理论力学中的人机协作评测:从竞赛到期末考试

HUMAN-AI COLLABORATION ASSESSMENT IN THEORETICAL MECHANICS: FROM COMPETITIONS TO FINAL EXAMINATIONS

  • 摘要: 大语言模型正迅速融入高等教育体系,然而其在高风险、高复杂度的理工科专业考核中的量化影响及人机协作机制仍未明确,这为人工智能(artificial intelligence,AI)驱动的教育评价改革留下了缺口。本研究在清华大学理论力学课程中开展了一组互补对照实验:包括针对顶尖本科生、难度超越竞赛水平的“AI挑战赛”,以及针对重修生群体、采用标准难度的“AI协作期末考试试点”。数据显示了显著的协同增益效应:在期末试点中,AI辅助组的平均成绩达到60.2分,不仅显著高于无辅助对照组(41.2分),更远超AI独立作答的基准水平(39.0分),证实了有效的人机协作可突破单一智能体的能力上限。
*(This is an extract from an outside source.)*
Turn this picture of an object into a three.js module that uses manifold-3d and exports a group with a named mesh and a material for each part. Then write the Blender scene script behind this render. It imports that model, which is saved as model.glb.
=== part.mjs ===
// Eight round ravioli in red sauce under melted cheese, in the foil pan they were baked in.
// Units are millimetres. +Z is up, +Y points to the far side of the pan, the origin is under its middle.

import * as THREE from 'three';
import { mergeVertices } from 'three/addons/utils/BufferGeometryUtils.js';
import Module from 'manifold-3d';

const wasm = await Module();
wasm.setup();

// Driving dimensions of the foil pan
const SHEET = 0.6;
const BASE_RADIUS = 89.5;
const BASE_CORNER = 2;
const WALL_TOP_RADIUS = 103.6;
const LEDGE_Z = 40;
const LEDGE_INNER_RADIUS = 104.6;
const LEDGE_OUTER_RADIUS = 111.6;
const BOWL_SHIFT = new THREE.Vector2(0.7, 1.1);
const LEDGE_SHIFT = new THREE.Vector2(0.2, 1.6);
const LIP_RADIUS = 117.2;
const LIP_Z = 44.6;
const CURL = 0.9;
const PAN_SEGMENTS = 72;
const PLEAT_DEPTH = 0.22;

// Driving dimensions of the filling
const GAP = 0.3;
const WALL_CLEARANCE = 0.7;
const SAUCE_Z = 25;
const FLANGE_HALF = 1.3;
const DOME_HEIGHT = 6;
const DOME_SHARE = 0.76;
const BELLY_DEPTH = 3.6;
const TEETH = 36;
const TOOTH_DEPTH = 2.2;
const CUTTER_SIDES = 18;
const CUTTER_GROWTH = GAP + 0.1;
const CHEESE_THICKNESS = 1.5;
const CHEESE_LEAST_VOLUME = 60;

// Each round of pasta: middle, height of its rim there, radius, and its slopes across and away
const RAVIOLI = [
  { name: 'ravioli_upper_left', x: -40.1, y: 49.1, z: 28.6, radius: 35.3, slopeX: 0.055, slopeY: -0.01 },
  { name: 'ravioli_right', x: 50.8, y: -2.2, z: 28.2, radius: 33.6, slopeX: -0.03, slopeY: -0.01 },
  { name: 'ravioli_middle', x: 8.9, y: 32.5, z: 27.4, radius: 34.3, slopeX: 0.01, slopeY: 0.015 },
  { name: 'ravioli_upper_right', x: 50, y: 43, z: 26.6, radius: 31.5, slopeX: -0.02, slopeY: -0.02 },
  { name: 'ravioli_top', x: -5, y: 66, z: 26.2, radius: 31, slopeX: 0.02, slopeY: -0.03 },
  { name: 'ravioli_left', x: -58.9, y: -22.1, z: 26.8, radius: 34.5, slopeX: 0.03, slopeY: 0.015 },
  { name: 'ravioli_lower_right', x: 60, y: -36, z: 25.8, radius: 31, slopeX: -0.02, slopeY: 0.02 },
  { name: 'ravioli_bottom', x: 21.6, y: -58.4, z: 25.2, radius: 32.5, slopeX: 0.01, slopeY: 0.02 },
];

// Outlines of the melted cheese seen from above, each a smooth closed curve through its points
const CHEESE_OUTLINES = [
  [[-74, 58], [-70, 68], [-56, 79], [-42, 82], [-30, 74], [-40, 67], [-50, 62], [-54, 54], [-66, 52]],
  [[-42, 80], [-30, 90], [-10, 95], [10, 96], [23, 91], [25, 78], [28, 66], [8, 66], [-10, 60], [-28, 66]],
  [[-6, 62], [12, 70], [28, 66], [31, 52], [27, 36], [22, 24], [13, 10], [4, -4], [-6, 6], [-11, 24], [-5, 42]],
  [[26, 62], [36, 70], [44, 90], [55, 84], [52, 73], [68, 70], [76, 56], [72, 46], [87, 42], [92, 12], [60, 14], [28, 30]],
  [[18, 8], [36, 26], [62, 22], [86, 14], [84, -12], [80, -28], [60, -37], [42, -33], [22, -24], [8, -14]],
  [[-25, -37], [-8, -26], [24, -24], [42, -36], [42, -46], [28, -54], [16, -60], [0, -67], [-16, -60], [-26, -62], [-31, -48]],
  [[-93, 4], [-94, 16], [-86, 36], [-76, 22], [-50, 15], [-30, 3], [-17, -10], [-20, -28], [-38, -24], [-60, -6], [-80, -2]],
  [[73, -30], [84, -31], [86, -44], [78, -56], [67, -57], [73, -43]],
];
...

进一步分析表明,策略性的AI使用是决定协作效能的关键因素:通过对交互日志与解题策略的量化分析,发现学生在5个标准化解题环节中对AI依赖度的方差(即“AI使用选择性”)与协作收益呈正相关。高收益学生倾向于仅在部分环节使用AI而在整体上保持认知独立;相反,不加选择地使用AI的低效协作往往会导致较差的效果。本研究结果表明,理工科教育的重心亟需从考核常规算法熟练度,转型为培养学生的独立批判性判断力与对AI输出的监管能力。这项工作为人工智能时代的教育教学提供了基于实证数据的参考。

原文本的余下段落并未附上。